I'm a long time reader - since way back when I was seven. That makes it over three quarters of my life that I will be a reader for. But it is worth it. When I'm not reading or wasting my time online on here or Goodreads I'll be off playing video games, studying teaching and messing around with friends and pop culture. Or reading some more.
The Throne of Fire  - Rick Riordan
3.5 stars

The Throne of Fire is certainly better than its predecessor novel. However it still lacks a little element to take it up to the same level as the Percy Jackson series and the Heroes of Olympus series. Each of those series have slightly more interesting worlds, characters and, to be honest, mythology.
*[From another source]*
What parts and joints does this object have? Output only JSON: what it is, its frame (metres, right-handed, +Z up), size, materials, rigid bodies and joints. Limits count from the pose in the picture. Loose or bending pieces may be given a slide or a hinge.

One thing I noticed while reading this novel is that the magic in both the Kane Chronicles novels is very...magical. I'm not just saying that it's simply good for a children's fiction novel. I'm saying it would be a perfect idea for a more mature novel. The way in which the hieroglyphs combine with godly powers is fascinating and new. Though I've seen glyph magic used in various novels the way in which it is combined with Egyptian myth is a new concept, yet not quite as appealing to me as the demigod powers in Percy Jackson's world. Here's hoping the Viking demigods are more appealing than Egyptian magicians!

The other thing which I noted is how in this book Riordan has created a kind of unreliable narration through having the children record the events of the book in first person. I'm not certain whether he was aiming for that type of narration but it worked to make things seem a little edgy, which is tough to do when you're writing first person. One reason I particularly dislike first person (unless from a secondary character or when exploring some philosophical idea) is that when the protagonist is the narrator you recognise that the character will likely not end up in serious trouble or dead*. Third person narration allows for that greater sense of tension as the protagonist could be 'killed-off'. The feel of the first person narration in this novel is one reason I could not enjoy this story as much as others Riordan has written (also it seems that there is less of a mythological base to explore in these novels) yet for first person he has handled it very nicely.

My conclusion is that if you're looking for an entertaining mythology based children's story you cannot go past Riordan's novels at all. I fully endorse them ahead of most other modern children's stories. Yet there are always better novels and stories such as the source myths and, as I always recommend, the true children's classics.

*There have been exceptions but they are very hard to do 'right'.